За недостатком времени мы должны оставить «Поправки» Жида в самом разгаре безжалостного «процесса», который он устраивает Москве. Иначе потребовалось бы слишком много времени. К более раннему периоду, в 1926-27 годы, меня побуждает вернуться то обстоятельство, что, как уверяет сам Жид, он не чувствовал себя в СССР «в новой обстановке».
Не просто потому, что приехал как бы к себе, на «избранную родину», но и по причине более тривиальной, — он прочитал все возможные книги. «За эти три года я слишком пропитался марксистскими сочинениями, чтобы особенно отчужденно (dépaysé) чувствовать себя в СССР. С другой стороны, я прочитал слишком много рассказов о путешествиях, вдохновенных описаний, апологий»33. Как можно испытать отчуждение в путешествии, например, в путешествии в СССР? И есть ли несовместимость между пониманием и бытием-отчужденным?

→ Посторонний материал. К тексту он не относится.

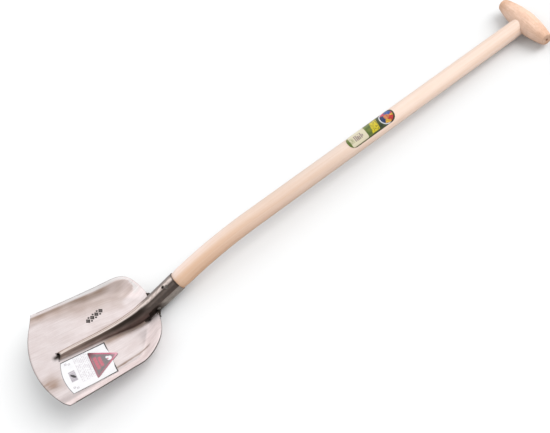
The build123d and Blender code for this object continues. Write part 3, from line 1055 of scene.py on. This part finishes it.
WHITE_WASH = Vector((1.0, 1.0, 1.0))
LOW_WASH = Vector((0.95, 0.87, 0.80))
# painted shade on the near side and underneath the shaft
NEAR_SHADE = Vector((0.90, 0.84, 0.80))
UNDER_SHADE = Vector((0.80, 0.70, 0.62))
SOCKET_WASH = Vector((0.74, 0.60, 0.50))
# black: painted shade on the wood inside the socket
INSIDE_WOOD = Vector((0.02, 0.016, 0.013))
END_GRAIN = Vector((0.80, 0.70, 0.60))
BAR_WASH = Vector((0.78, 0.66, 0.55))
# painted shade in the lathe dimples
DIMPLE_SHADE = Vector((0.36, 0.26, 0.20))
DIMPLE = ((1.6, 0.0), (1.5, 1.4), (0.5, 2.3), (0.15, 3.2))  # depth, radius
# painted light and shade on the wood by the socket, in the middle and by the grip, on the far side and on
# the near side
FAR_SIDE_PAINTED_LIGHT = (Vector((1.09, 1.22, 1.42)), Vector((0.87, 0.90, 0.93)), Vector((0.91, 0.88, 0.86)))
NEAR_SIDE_PAINTED_LIGHT = (Vector((0.91, 0.84, 0.74)), Vector((0.92, 0.90, 0.88)), Vector((1.09, 1.09, 1.09)))


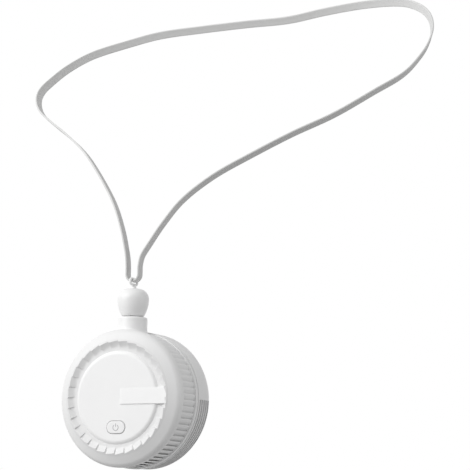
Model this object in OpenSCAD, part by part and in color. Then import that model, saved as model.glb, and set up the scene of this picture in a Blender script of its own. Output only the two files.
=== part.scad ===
// Electric neck fan: a drum-shaped blower that hangs on a flat neck strap.
// The front of the drum faces -Y and Z is up. The origin is where the strap rests on the
// back of the neck. Axial places in the drum are measured along Y from the collar's axis.

/* [Drum] */
// Outside diameter of the drum
drum_d = 67; // [62:0.5:76]
// From the collar's axis forward to the plane of the front rim
front_depth = 14; // [14:0.25:16]
// From the collar's axis back to the flat rear face
back_depth = 24; // [23.5:0.25:28]
// Wall of both shells
wall = 1.8; // [1.4:0.1:2.2]
// Radius of the soft front shoulder
shoulder_r = 5.3; // [4:0.1:6]
// Radius of the rear edge
back_edge_r = 8; // [5:0.25:9]
// Rear end of the front shell, behind the collar's axis
seam_place = 6.2; // [5.8:0.1:6.6]
// Visible width of the seam ring
seam_w = 0.8; // [0.5:0.1:1.2]
// Width of the shadow groove behind the seam ring
shadow_w = 0.6; // [0.4:0.1:0.8]

/* [Outlet slots] */
// Number of slots that a full turn would hold
slot_count = 68; // [40:1:76]
// Width of one slot, square to its walls
slot_w = 0.9; // [0.5:0.05:1]
// Slant of the slots from straight outward
slot_slant = 58; // [40:1:60]
// Front end of the slots, ahead of the collar's axis
slot_front = 6.5; // [5.5:0.25:7]
// Rear end of the slots, behind the collar's axis
slot_back = 4.5; // [3.5:0.25:5]

/* [Intake louvres] */
// Number of louvre rows on the lower rear half
louvre_rows = 5; // [3:1:5]
// From one louvre to the next
louvre_pitch = 2; // [1.6:0.1:2.1]
// Open width of each louvre
louvre_gap = 0.9; // [0.6:0.1:1.1]
// Depth of the step at the rear of each louvre
louvre_step = 0.8; // [0.4:0.1:1]
// How far the louvred half lies below the smooth half
louvre_sink = 0.35; // [0.2:0.05:0.5]
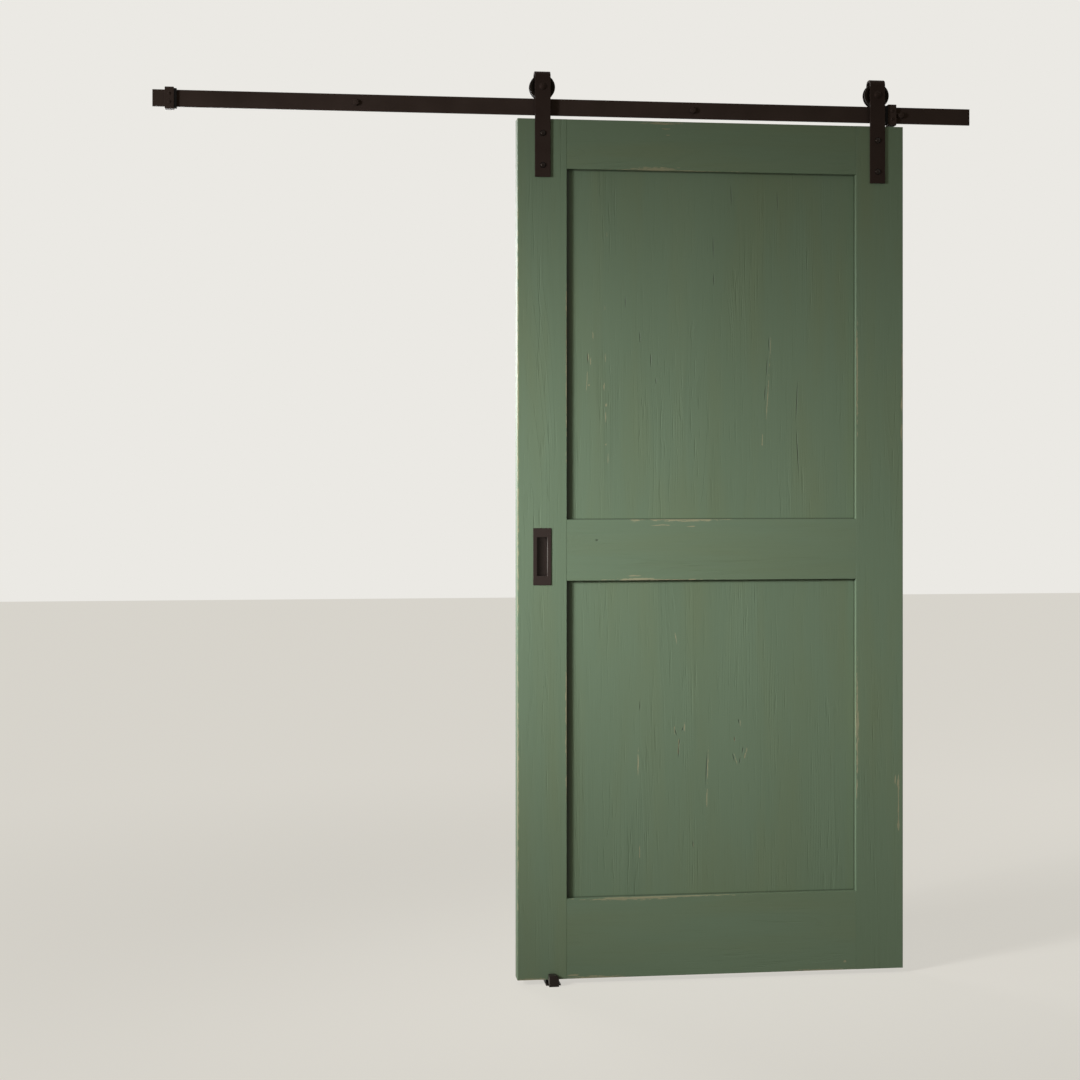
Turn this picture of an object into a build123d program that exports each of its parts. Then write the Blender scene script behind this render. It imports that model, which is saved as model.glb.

4. Тиресий: путешествие феноменолога-марксиста
По меньшей мере в трех пунктах проект Беньямина самым решительным образом порывает с проанализированными выше проектами. Естественно, не нужно путать задуманный проект, в предвидении которого Беньямин делает записи, и сами эти записи, материал, опубликованный впоследствии под общим заглавием «Московский дневник»34. Проект этот замечателен сам по себе. О нем мы, в частности, узнаем из письма, которое Беньямин направляет Мартину Буберу через несколько дней после возвращения из СССР, 23 февраля 1927 года. Для того чтобы выделить три упомянутых выше пункта, процитирую для начала длинный фрагмент из этого письма, попутно подчеркивая некоторые слова:
«My presentation will be devoid of all theory. In this fashion I hope to succeed in allowing the creatural to speak for itself: inasmuch as I have succeeded in seizing and rendering this very new and disorienting language that echoes loudly through the resounding mask of an environment that has been totally transformed. I want to write a description of Moscow at the present moment in which „all factuality is already theory“ and which would thereby refrain from any deductive abstraction, from any prognostication, and even within certain limits from any judgment — all of which, I am absolutely convinced, cannot be formulated in this case on the basis of spiritual „data“ but only on the basis of economic facts of which few people, even in Russia, have a sufficiently broad grasp. Moscow as it appears at the present reveals a full range of possibilities in schematic form: above all, the possibility that the Revolution might fail or succeed. In either case, something unforeseeable will result and its picture will be far different from any programmatic sketch one might draw of the future. The outlines of this are at present brutally and distinctly visible among the people and their environment»35.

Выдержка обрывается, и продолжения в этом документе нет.